Air filters should be cleaned or replaced, depending on the type, every 30 to 60 days. Dirty filters reduce the efficiency of furnaces and air conditioning systems and increase energy costs. Especially for an air conditioning system “cleanliness is next to Godliness,” as a dirty filter can cause the evaporator coil to become matted with dirt and lint, and can lead to expensive repairs.
These devices add needed moisture to the air during the heating season. Clean and maintain these units every 30 to 60 days. We recommend that a tablespoon of fabric softener be added monthly to the pan to reduce the build up of mineral deposits. Shut off the water supply to the unit when not in use.
The life expectancy of a water heater is 5 to 10 years. Water heaters generally need not be replaced unless they leak. CAUTION: The U.S. Consumer Product Safety Commission advises that general purpose water temperatures be no hotter than 130 degrees F. Water temperature above 120 degrees F can cause severe burns or scalds where small children or invalids have access to hot water taps.
Galvanized water supply piping has a life expectancy of about 40 to 60 years. This type of piping generally becomes encrusted inside due to mineral deposits and rust, which adversely affects the functional flow of water. In areas where high acidity or mineral content are present in the water supply, the galvanized piping may clog up at an even faster rate.

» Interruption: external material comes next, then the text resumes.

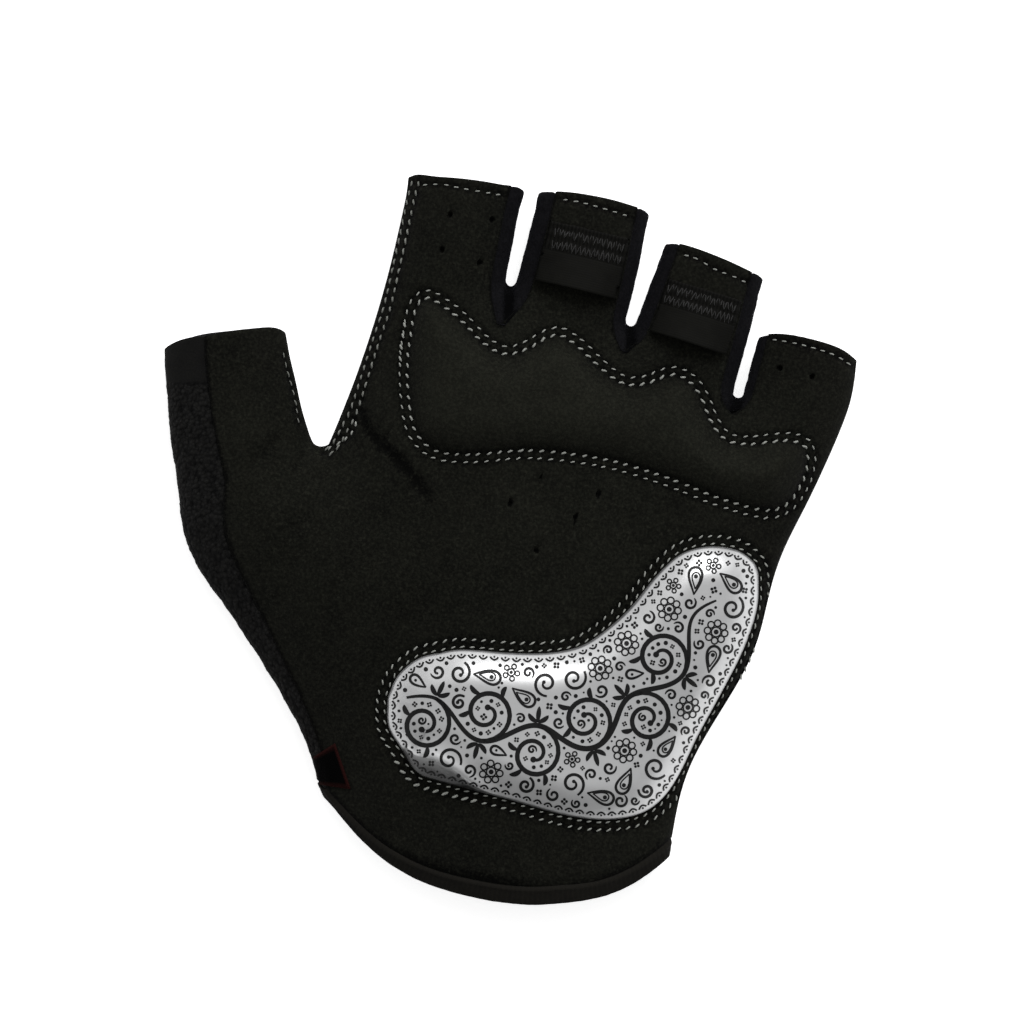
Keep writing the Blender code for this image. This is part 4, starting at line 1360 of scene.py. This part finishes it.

Copper piping is a sign of quality plumbing, even today. It is generally more expensive to install and has a long life expectancy. However, acidic water which may be present in well systems, can attack the pipe and cause the entire distribution system to need early replacement. Signs of small pinhole leaks along the length of the pipe (indicated by bluish deposits) can cause copper pipe to fail in less than 25 years.